Она испугалась намного сильнее, чем я, она ведь Лоренца еще не знала. Проныра был вторым воспитателем, его девиз — «Следить во имя Господа». Кроме него был еще дядя Карл. Он утешал во имя Господа. Они были чем-то вроде то ли священников, то ли врачей. Они обыскивали нас раз в неделю — единственные мужчины в стае черных ворон.
Диаконисса держала себя с ними так, словно они были лауреаты Нобелевской премии, потому что благодаря им ее заведение считалось весьма передовым. Но мне они были более ненавистны, чем все остальные — сестры. Жестокость сестер, по крайней мере, имела свои границы, жестокость мужчин — нет. Возможно, из-за того, что они были еще слишком молоды: им не исполнилось и двадцати лет. Карл, «утешитель», ждал, пока кто-нибудь из нас проштрафится, тогда наставал его звездный час. Он осторожно клал руку на наши косы или утирал слезы, утешая нас добрыми словами. Даже со мной это случалось. Каждая из нас изголодалась по вниманию.
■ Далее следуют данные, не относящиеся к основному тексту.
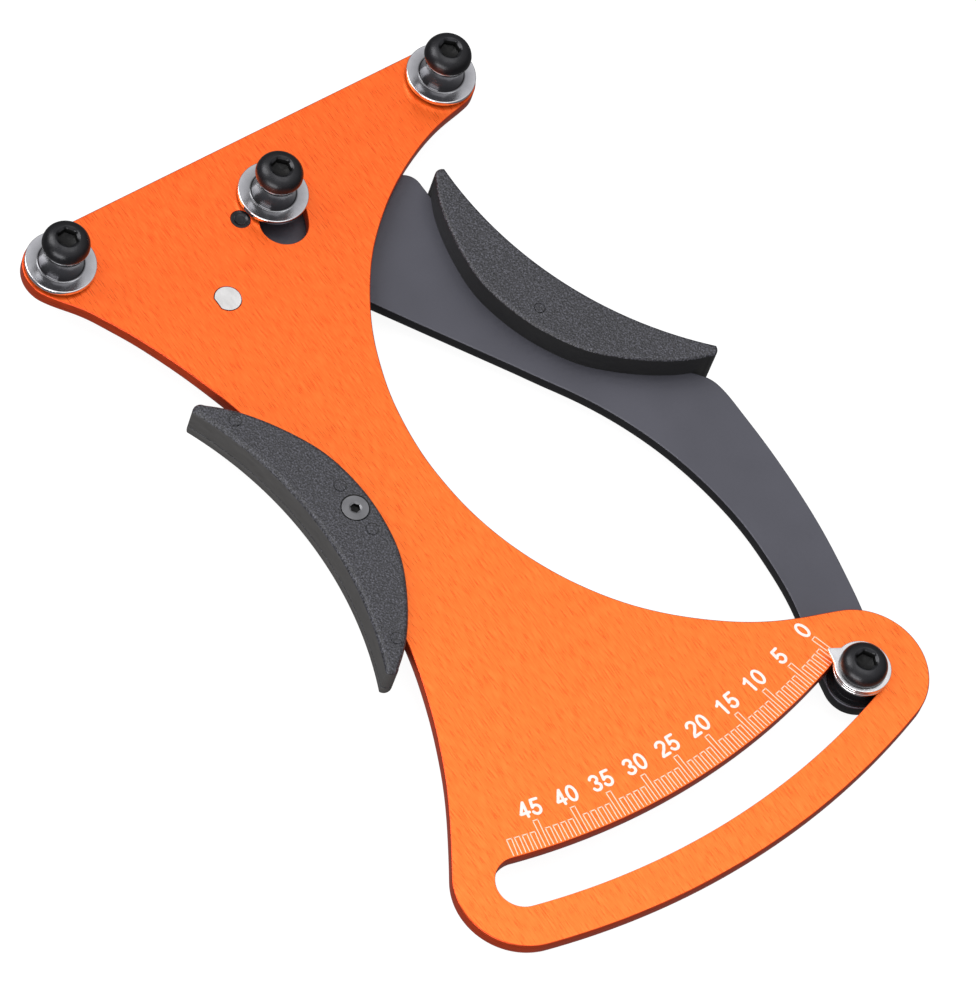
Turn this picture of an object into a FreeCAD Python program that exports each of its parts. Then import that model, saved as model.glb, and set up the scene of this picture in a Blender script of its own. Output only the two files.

Те трусы могли предотвратить весь кошмар, который начался позднее, но они использовали особое положение в свое удовольствие — им не хватало смелости.
Дядя Лоренц был разочарован из-за того, что нас не в чем было упрекнуть, и ограничился тем, что отправил нас обратно в прачечную. Мы последовали за ним, и тут я поняла, что до сих пор не знаю, как ее зовут, и спросила.
— Агнесса, — ответила девочка, в ее голосе слышалось столько удивления, словно она сама не могла в это поверить. Позже, когда мне все же удалось встречаться с ней чаще, я поняла, в чем причина. Никто не называл ее Агнессой, в приюте у нее было прозвище — Дерьмо, или Тупое Дерьмо.